> AIM OF THE EXERCISE: Return the number of lines holding "this", with nothing added.

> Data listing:
....

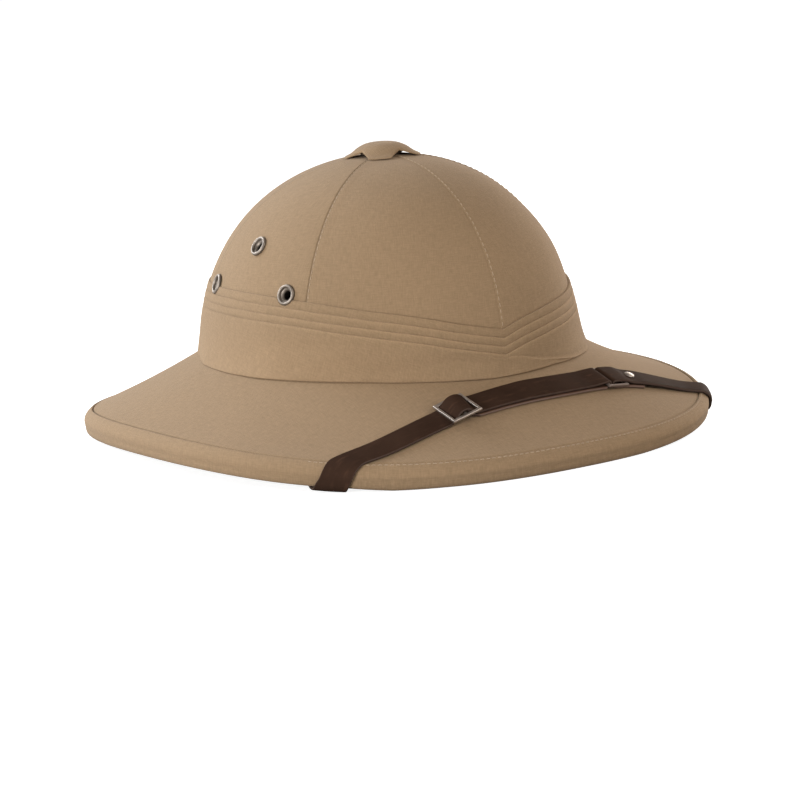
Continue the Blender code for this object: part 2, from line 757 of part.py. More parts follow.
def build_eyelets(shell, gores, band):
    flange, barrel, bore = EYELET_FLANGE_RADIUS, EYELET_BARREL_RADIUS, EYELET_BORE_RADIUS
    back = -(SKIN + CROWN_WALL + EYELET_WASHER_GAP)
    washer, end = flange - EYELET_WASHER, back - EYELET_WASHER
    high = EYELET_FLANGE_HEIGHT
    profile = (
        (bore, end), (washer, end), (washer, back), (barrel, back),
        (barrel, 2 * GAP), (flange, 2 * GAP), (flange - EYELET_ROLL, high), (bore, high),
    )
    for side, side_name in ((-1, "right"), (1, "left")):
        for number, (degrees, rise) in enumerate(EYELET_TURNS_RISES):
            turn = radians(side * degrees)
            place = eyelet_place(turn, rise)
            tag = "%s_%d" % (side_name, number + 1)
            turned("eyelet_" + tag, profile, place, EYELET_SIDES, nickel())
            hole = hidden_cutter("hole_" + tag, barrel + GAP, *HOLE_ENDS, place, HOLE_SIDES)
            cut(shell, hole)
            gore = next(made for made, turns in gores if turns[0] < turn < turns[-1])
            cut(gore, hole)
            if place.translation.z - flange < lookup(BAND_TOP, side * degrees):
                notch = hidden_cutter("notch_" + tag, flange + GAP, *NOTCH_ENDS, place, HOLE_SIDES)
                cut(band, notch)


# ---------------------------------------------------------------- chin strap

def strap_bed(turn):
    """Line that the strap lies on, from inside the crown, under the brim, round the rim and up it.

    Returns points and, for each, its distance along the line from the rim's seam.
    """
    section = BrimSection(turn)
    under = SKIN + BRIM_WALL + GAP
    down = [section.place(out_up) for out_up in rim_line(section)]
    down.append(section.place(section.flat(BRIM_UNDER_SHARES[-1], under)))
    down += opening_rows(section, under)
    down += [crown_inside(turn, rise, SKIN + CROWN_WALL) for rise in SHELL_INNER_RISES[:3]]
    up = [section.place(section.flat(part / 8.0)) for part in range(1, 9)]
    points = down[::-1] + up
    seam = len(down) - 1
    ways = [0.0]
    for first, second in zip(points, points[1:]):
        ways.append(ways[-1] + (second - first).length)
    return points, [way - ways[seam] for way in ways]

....

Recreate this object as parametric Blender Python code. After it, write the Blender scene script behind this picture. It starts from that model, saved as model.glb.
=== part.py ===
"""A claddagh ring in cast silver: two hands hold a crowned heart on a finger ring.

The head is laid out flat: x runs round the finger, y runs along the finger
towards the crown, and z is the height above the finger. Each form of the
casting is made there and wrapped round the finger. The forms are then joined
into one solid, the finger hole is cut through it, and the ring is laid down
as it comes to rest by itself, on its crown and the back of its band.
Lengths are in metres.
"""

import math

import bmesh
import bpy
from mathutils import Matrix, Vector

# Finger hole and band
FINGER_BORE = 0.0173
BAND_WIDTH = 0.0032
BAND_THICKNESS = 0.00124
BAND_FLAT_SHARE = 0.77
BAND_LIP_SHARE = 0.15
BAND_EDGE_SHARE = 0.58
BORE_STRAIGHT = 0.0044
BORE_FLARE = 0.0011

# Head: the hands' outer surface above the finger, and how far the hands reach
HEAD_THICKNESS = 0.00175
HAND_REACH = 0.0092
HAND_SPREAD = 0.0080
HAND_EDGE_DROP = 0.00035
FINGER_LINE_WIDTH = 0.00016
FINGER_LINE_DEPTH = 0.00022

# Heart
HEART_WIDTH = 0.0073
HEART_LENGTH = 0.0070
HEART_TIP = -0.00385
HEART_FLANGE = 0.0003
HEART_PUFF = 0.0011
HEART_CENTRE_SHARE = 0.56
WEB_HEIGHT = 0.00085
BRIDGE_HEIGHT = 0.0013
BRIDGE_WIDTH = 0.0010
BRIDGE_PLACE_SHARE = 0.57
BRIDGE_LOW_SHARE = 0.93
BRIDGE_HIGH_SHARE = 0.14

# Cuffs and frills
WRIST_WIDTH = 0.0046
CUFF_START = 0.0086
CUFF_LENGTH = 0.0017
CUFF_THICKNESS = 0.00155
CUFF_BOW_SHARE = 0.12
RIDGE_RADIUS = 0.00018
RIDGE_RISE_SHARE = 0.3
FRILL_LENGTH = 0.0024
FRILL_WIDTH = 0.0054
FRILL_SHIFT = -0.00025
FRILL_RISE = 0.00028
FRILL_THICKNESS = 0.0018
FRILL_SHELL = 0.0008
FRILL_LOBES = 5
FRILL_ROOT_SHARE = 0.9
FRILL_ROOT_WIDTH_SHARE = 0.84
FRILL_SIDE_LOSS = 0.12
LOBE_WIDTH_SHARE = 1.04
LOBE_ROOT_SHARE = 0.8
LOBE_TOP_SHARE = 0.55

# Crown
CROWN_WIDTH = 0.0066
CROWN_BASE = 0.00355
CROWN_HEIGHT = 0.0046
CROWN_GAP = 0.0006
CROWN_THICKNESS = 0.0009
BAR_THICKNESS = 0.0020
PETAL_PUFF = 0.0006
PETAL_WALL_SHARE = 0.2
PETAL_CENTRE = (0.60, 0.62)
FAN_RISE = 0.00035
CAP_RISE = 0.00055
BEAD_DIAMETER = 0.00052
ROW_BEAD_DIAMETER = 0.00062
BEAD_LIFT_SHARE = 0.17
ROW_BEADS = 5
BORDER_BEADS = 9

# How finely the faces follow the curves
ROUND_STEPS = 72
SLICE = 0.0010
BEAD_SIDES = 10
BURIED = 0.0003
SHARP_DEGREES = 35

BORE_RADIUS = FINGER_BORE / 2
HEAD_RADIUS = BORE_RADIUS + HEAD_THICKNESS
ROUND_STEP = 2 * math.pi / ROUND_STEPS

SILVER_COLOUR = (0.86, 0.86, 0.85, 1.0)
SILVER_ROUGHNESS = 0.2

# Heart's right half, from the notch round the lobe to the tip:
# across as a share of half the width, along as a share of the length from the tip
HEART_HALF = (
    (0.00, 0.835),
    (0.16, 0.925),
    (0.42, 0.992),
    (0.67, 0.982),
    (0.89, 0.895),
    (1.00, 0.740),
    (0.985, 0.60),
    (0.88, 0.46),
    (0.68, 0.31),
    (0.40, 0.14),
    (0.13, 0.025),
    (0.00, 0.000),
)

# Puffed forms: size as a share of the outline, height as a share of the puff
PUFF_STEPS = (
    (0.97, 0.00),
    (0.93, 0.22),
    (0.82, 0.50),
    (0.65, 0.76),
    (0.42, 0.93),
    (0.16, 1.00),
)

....

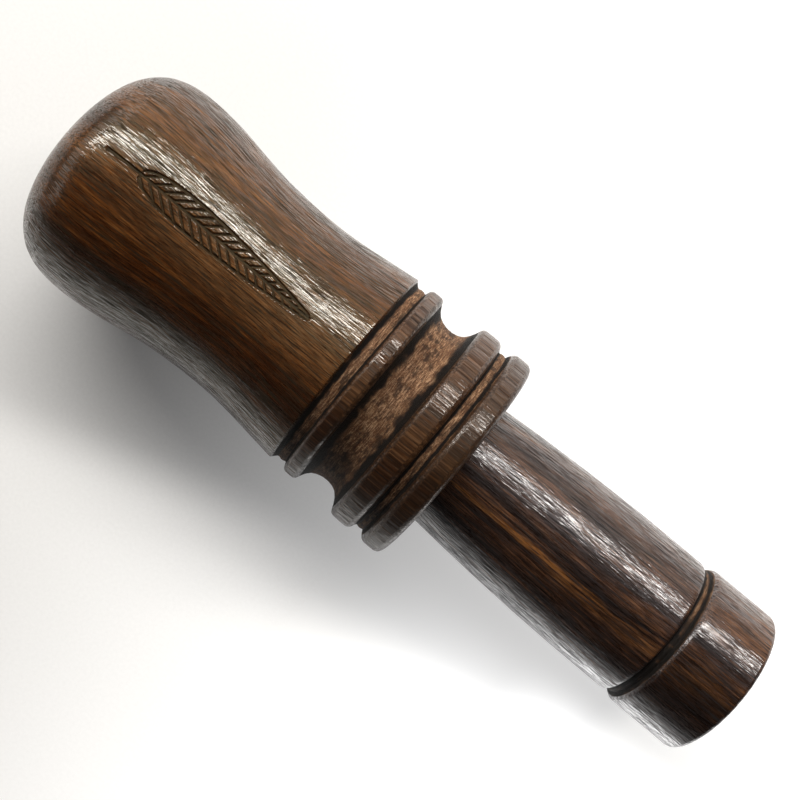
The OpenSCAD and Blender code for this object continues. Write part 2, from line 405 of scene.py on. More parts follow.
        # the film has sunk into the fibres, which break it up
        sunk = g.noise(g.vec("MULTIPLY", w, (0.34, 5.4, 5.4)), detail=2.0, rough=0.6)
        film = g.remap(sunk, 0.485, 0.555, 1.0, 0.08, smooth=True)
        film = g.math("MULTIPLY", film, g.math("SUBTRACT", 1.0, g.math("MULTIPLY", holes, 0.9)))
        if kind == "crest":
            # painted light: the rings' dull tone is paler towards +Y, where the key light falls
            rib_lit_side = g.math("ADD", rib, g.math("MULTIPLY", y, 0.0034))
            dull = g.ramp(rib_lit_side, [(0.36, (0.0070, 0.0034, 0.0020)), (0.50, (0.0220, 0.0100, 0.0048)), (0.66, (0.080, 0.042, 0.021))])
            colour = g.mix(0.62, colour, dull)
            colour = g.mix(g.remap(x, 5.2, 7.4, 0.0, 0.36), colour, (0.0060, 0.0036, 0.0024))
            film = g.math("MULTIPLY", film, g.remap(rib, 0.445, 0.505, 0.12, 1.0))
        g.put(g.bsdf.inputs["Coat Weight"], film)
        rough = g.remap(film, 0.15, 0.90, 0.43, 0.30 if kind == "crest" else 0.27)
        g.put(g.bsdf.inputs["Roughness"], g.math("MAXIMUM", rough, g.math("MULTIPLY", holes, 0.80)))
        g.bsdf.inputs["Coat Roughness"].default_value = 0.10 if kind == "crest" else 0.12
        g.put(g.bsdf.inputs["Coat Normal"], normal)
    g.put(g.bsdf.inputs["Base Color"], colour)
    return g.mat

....

> WRITTEN RESPONSE: 3